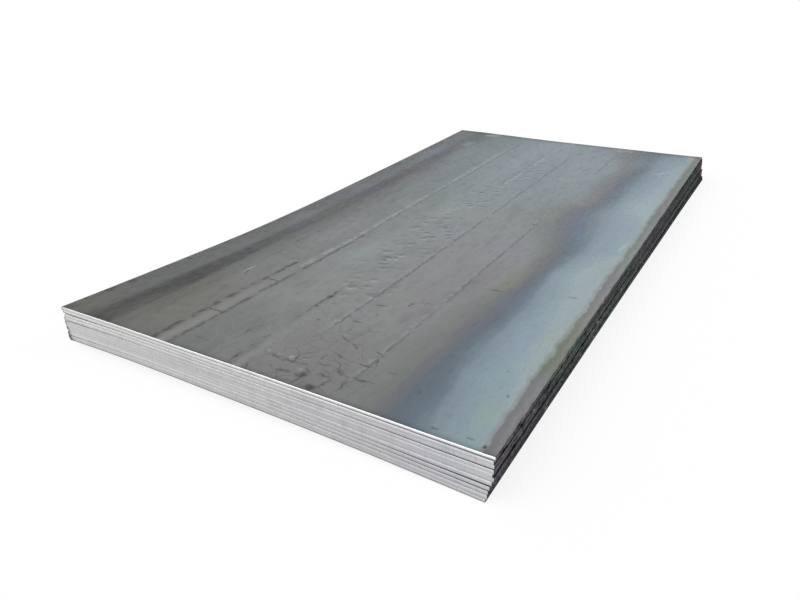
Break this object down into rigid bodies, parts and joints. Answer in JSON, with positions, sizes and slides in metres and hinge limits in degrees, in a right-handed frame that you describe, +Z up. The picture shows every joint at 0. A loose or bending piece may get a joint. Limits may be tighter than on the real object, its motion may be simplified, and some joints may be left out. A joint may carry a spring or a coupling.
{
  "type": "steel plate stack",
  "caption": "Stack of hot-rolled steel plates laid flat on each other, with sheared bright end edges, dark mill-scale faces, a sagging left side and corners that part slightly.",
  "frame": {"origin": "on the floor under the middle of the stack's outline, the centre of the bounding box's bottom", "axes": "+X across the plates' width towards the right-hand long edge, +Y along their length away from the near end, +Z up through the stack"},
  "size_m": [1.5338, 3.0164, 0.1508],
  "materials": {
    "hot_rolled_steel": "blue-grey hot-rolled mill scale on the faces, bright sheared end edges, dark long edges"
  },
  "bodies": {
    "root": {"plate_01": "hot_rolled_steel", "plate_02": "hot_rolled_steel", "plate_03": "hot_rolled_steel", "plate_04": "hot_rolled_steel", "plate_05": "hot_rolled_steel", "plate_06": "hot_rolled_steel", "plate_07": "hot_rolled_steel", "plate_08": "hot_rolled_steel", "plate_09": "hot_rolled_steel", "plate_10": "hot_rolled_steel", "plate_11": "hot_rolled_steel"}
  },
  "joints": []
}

— Task description —
Copy out the material above in its entirety. Every detail must match.

— Exercise answer —
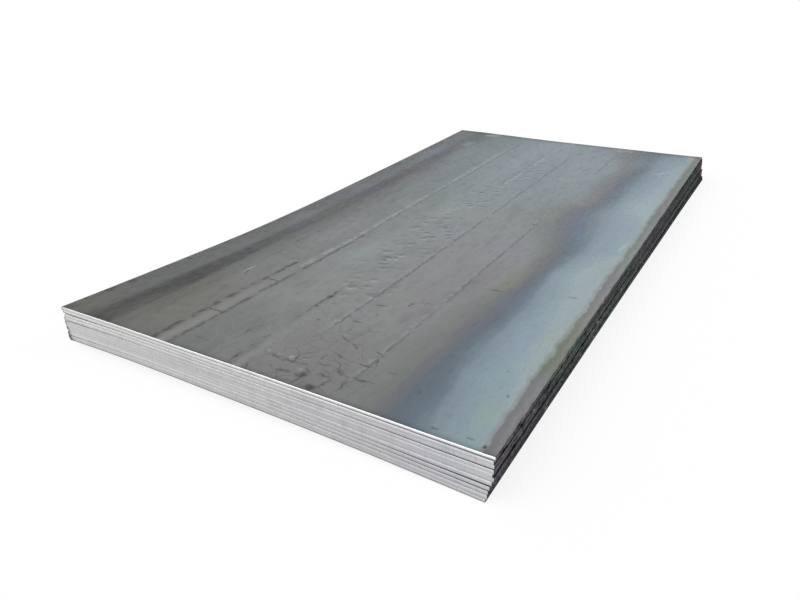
Break this object down into rigid bodies, parts and joints. Answer in JSON, with positions, sizes and slides in metres and hinge limits in degrees, in a right-handed frame that you describe, +Z up. The picture shows every joint at 0. A loose or bending piece may get a joint. Limits may be tighter than on the real object, its motion may be simplified, and some joints may be left out. A joint may carry a spring or a coupling.
{
  "type": "steel plate stack",
  "caption": "Stack of hot-rolled steel plates laid flat on each other, with sheared bright end edges, dark mill-scale faces, a sagging left side and corners that part slightly.",
  "frame": {"origin": "on the floor under the middle of the stack's outline, the centre of the bounding box's bottom", "axes": "+X across the plates' width towards the right-hand long edge, +Y along their length away from the near end, +Z up through the stack"},
  "size_m": [1.5338, 3.0164, 0.1508],
  "materials": {
    "hot_rolled_steel": "blue-grey hot-rolled mill scale on the faces, bright sheared end edges, dark long edges"
  },
  "bodies": {
    "root": {"plate_01": "hot_rolled_steel", "plate_02": "hot_rolled_steel", "plate_03": "hot_rolled_steel", "plate_04": "hot_rolled_steel", "plate_05": "hot_rolled_steel", "plate_06": "hot_rolled_steel", "plate_07": "hot_rolled_steel", "plate_08": "hot_rolled_steel", "plate_09": "hot_rolled_steel", "plate_10": "hot_rolled_steel", "plate_11": "hot_rolled_steel"}
  },
  "joints": []
}